By CHENG SI | chinadaily.com.cn | Updated: 2023-08-15 23:59

University graduates attend a job fair at Hongshan Gymnasium in Wuhan, Hubei province, on Thursday. More job openings and favorable policies have been made available to job seekers, including those who haven't landed jobs within two years of their graduation.Shen Yi / for China Daily 

China is making continuous progress in helping fresh college graduates land jobs, and is also stepping up efforts to optimize its statistical practices to gauge the youth employment market to better serve the nation's social and economic development.

Latest figures from the National Bureau of Statistics showed that the surveyed unemployment rate in urban areas was 5.3 percent in July, up 0.1 percentage point compared with June. However, the July figure is 0.1 percentage point lower compared with the same period last year.

"Information from the Ministry of Education shows that most college graduates have landed jobs and the group's employment remains stable," said NBS spokesman Fu Linghui at a news conference on Tuesday in Beijing.

Last month, Minister of Education Huai Jinpeng said the number of college graduates this year reached 11.58 million, up about 8 percent year-on-year, and their employment rate saw a growth of around 2 to 3 percentage points, as of July 2, compared with the same period last year.

Thanks to the joint efforts of the central government and the people, the result is "worthy of recognition", Huai added.

According to Fu, the nation has launched a series of campaigns this year to recruit college graduates to grassroots positions, such as village doctors.

"Supportive policies in social security and employment allowances have been made available to private companies to encourage them to create more job opportunities. So far this year, private companies nationwide have offered 670,000 additional jobs to college graduates compared with the same period last year," he said.

Fu emphasized that authorities at all levels are looking at ways to help graduates who are yet to find jobs. "The job situation for college graduates will continuously improve with the implementation of employment promotion policies," he added.

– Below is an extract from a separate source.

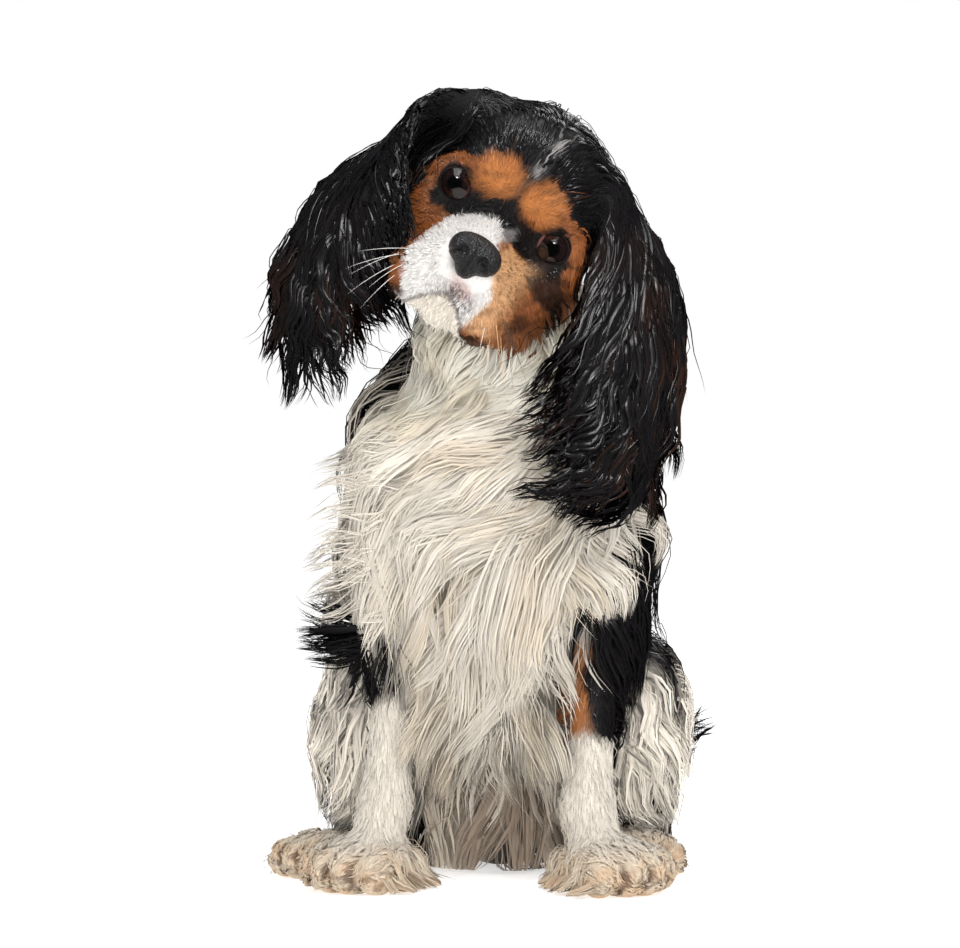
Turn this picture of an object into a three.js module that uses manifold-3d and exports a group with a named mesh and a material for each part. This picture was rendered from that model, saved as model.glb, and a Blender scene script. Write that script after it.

For example, Hohhot in the Inner Mongolia autonomous region launched on Monday seven job-promotion campaigns, aiming to attract 50,000 college graduates who will either land jobs or will be encouraged to start their businesses in the city by the end of the year.

According to Hohhot's human resources bureau, the city will organize two large-scale and more than 20 regular job fairs from August through November to help fresh graduates and those who will graduate next year to find jobs.

Every county or banner — county-level administrative unit in the region — will organize a night job fair once a week in densely populated places from August through late September, the Hohhot bureau said.

The NBS has suspended the release of the youth unemployment rate from August because "economic and social development is continuously evolving, necessitating ongoing improvements in statistical practices". Labor force survey statistics also require further enhancement and optimization, it said.

China has seen an increase in the number of urban students in recent years. In 2022, there were more than 96 million urban young people age 16 to 24 in China, of whom more than 65 million are students.

"While college students focus on gaining knowledge on campuses, the public holds different opinions on whether we should include these students in our employment analysis before their graduation. We also need research to extend the age range to define 'youth' as young people now have longer schooling years," Fu said.

He stressed that suspending the release of youth unemployment rate will not affect the calculation of the general unemployment rate. "The bureau will improve its statistical methods to reflect the real situation of the nation's employment market in the future to better serve the nation's economic and social development," he added.